Exercise aim: Would you print the material exactly, starting at its first line and ending at the line holding "plugs at z = 0."?
Begin Given data
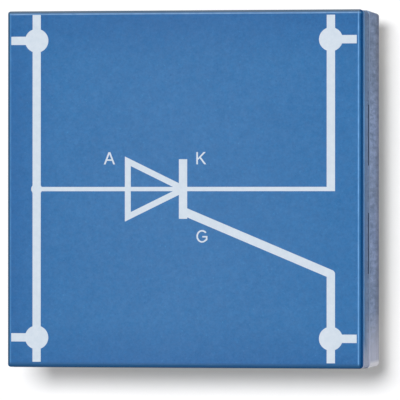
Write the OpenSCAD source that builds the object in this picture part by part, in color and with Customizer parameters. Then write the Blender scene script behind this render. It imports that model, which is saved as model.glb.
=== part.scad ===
// Square plug-in module that holds one thyristor.
// A blue lid with a printed circuit symbol snaps onto a clear base with four 4 mm plugs.
// The face looks along +Z and the module stands on the tips of its plugs at z = 0.

/* [Housing] */
// Width of the square face
face_w = 60; // [54:0.5:72]
// Height of the housing, from its underside to the face
housing_h = 24; // [20.5:0.5:32]
// Height of the lid's side
lid_side_h = 3; // [2.6:0.1:4]
// Thickness of the lid's plate
lid_plate_t = 2.2; // [1.4:0.1:2.5]
// Radius of the lid's upright corners
lid_corner_r = 0.6; // [0.4:0.1:3]
// Rounding along the upper edge of the lid
lid_edge_r = 0.5; // [0.3:0.1:1]
// How far the base stands out past the lid
base_overhang = 0.1; // [0.05:0.05:0.8]
// Wall of the base above its foot
base_wall = 1.3; // [1.1:0.1:1.7]
// Floor of the base
base_floor = 2; // [1.6:0.1:3]
// Height of the foot, the wider lower part of the base
foot_h = 13.5; // [10:0.5:16]
// How far the foot stands out past the wall above it
foot_step = 0.15; // [0.05:0.05:1]
// Radius of the base's upright corners
base_corner_r = 0.7; // [0.5:0.1:3]
// Rounding along the lower edge of the base
base_edge_r = 0.8; // [0.4:0.1:1.5]
// Radius of the upright corners inside the base
cavity_corner_r = 1; // [0.5:0.1:2]

/* [Snap fit] */
// Thickness of the lid's skirt and of its four tongues
skirt_t = 1.2; // [0.8:0.1:1.6]
// How far the skirt reaches down into the base
skirt_h = 2.5; // [1.5:0.1:3.5]
// Gap between the skirt and the wall of the base
skirt_gap = 0.15; // [0.05:0.05:0.3]
// Length of each window in the base's side walls
window_l = 10.3; // [6:0.1:14]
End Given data
Response to this exercise:
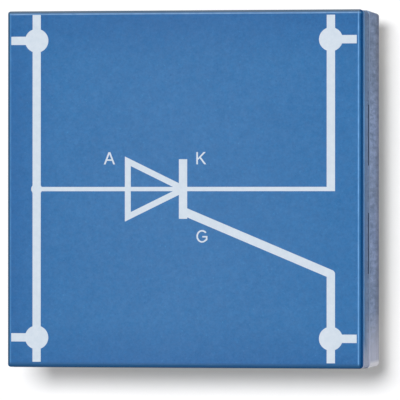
Write the OpenSCAD source that builds the object in this picture part by part, in color and with Customizer parameters. Then write the Blender scene script behind this render. It imports that model, which is saved as model.glb.
=== part.scad ===
// Square plug-in module that holds one thyristor.
// A blue lid with a printed circuit symbol snaps onto a clear base with four 4 mm plugs.
// The face looks along +Z and the module stands on the tips of its plugs at z = 0.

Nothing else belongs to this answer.